Things financially were very tight in those days and Momma even went to work part time in an office to help with the finances. Mr. Shapiro’s food store was in the basement of a house across the street from our row home and the butcher shop was up the street from him. There were no malls in those days, all the department stores were located downtown on two or three blocks and that is where we went to do clothes and shoe shopping. So you got to know your merchants because they were a stone’s throw from your home and they were like your neighbors. They also lived not very far from their businesses and often walked to their shops.
So I thought myself a star because I danced for Mr. Rodman and got Momma the free meat bones. As I got a bit older, I declined going with her to Mr. R and Mr. S’s stores. I wanted to be more independent and Momma went herself to do the shopping. We could not afford tap dancing lessons, though we did take piano lessons. The reason being for that was that the piano teacher was Aunt Bessie and she was married to my father’s brother. He owed my dad lots of money from loans Dad had made when Dad was prosperous and he never paid Dad back. So Aunt Bessie gave my brother and I "free" piano lessons as kind of some sort of payment. When you look back, it was a meager payout for lots of money owed. My brother and I did not like Aunt Bessie and did not like the lessons.
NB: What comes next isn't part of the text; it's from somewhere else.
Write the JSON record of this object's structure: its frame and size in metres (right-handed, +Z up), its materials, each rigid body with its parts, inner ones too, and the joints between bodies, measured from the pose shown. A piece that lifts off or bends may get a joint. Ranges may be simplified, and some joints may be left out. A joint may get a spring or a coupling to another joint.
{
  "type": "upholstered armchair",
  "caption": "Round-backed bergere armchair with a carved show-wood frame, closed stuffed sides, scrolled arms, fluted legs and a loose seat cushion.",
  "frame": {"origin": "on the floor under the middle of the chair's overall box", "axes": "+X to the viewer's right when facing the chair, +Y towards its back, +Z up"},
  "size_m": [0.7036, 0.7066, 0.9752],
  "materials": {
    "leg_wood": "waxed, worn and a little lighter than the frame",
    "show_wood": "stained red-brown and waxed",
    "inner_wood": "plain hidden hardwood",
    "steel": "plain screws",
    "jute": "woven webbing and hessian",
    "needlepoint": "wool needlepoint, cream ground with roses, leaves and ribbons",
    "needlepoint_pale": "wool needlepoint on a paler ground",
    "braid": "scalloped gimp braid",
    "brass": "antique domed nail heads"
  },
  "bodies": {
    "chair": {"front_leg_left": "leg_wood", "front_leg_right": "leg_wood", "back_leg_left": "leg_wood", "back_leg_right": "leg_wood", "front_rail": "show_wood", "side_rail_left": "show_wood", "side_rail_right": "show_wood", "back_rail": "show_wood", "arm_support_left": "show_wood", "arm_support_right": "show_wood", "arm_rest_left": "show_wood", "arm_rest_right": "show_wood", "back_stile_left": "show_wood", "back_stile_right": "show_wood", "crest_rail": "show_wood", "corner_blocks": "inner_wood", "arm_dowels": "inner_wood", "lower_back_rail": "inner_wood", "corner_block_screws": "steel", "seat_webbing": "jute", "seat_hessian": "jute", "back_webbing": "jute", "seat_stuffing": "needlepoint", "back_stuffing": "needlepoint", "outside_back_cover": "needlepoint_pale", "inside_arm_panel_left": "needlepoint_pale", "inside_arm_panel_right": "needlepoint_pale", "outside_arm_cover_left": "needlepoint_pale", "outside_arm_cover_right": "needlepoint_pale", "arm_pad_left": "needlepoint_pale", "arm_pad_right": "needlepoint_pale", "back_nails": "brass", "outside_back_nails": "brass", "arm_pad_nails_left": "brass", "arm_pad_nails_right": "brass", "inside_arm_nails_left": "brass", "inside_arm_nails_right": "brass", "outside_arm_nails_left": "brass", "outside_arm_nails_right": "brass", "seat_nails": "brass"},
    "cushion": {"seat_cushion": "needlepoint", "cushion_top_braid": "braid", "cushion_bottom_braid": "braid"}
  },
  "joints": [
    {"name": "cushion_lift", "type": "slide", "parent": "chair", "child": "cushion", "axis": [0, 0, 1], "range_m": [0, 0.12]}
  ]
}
I played the piano better than I tap danced because of course, I had professional coaching.
When I was about fourteen, we moved to an apartment house and on the first floor there was a ballet school. It was run my Miss Ellen Gniadowski and I would peer in to see all the little girls in their ballerina costumes being coached and groomed by Miss Ellen. She seemed to be a caring and considerate teacher and I kind of envied the little ones learning from her. She was so different than Aunt Bessie that I was really jealous that Miss Ellen had not owed my Dad money and then we could have gotten free ballet lessons.
So I had a little bit of knowledge of tap dancing, a little bit of seeing ballet and lots of piano learning and practicing. I saw that teachers like Miss Ellen can make a difference in a child’s life rather than teachers like Aunt Bessie. Aunt Bessie knew she was giving us coaching as a somewhat payout for her husband’s loans and as a duty also. She did not care to instill in us the desire, the love, the caring for the piano. As Miss Ellen was very caring to her little girls, always encouraging them and telling them they were doing well. I could hear her do this through the open door and the hallway as I would go up the stairs to our apartment. I loved Miss Ellen even though I only waved at her and she finally knew my name because we were tenants in the same building. I never asked Momma to give me ballet lessons because I knew that we could still not afford even the small prices Miss Ellen charged.
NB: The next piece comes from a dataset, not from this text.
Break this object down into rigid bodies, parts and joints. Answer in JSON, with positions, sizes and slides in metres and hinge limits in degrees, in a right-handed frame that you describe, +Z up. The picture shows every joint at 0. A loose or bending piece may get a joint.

One day, Miss Ellen was going into her downstairs studio and she saw me staring into the glass window. She said that I should come in and watch the girls for awhile. I ran upstairs and told Momma where I would be and I was enchanted viewing these lovely youngsters learning ballet. Miss Ellen, we heard, had been an
up and coming ballerina and gave it up to marry and to have children. This was her way of continuing on with something she loved and still she had a home life with her husband and daughters. I told Miss Ellen that someday I would do dancing when I was older and could afford it.
Miss Ellen said she was sure I would accomplish this. She said no matter when you start, it will not be too late. So I heeded Miss Ellen and my husband and I started ballroom dance lessons when I was forty-two and he was forty-six. I always remember Miss Ellen versus Aunt Bessie. Miss Ellen was a delightful coach, an admiring friend and a competent human being. She instilled in these young and hopeful ballet students that they could handle and accomplish anything they wanted. At the end of the sessions, twice a year, she had a recital.
So the moral of this story is that a good coach is also a good friend. A good friend will nurture you and encourage you and be proud of you. So as Mr. Rodman thought I was a good tap dancer and he knew nothing at all about it, he still encouraged a little girl to dream and think she could tap dance. I thought I was special because Momma got her free meat bones to make a special veggie soup and I dreamed I could dance. Miss Ellen made these girls think they could do and would do better if they practiced and came for their lessons. The Aunt Bessies of this world only go about and do their jobs because they have to or need to and they never reach the heights of being called a great friend or teacher. The Miss Ellens of this world are the spirit that makes our children feel high up unto the sky and these children go on to achieve and accomplish and become happy citizens.
So hopefully, we can all be more like the Miss Ellens than the old biddy Aunt Bessies. We can encourage our children, our friends, and even our senior citizens that there is always time to learn something new, to appreciate the new things we learn and to help others accomplish their dreams. Whether the dreams are even out of our reach, we can lift ourselves up high on an imaginary step stool and grab them and enjoy them and love them. When my grandson Brock was about six or seven, he let a balloon given to him by the restaurant where we had eaten lunch, fly high into the heavens. He said it was for my mother (his great grandmom) to hold onto while she was in Heaven. So we should all hold onto something that is very high up and try to achieve it whether we are six, sixty or older. Hold onto your dreams and they will come true because the Miss Ellens are right here along side of us encouraging and are proud of us.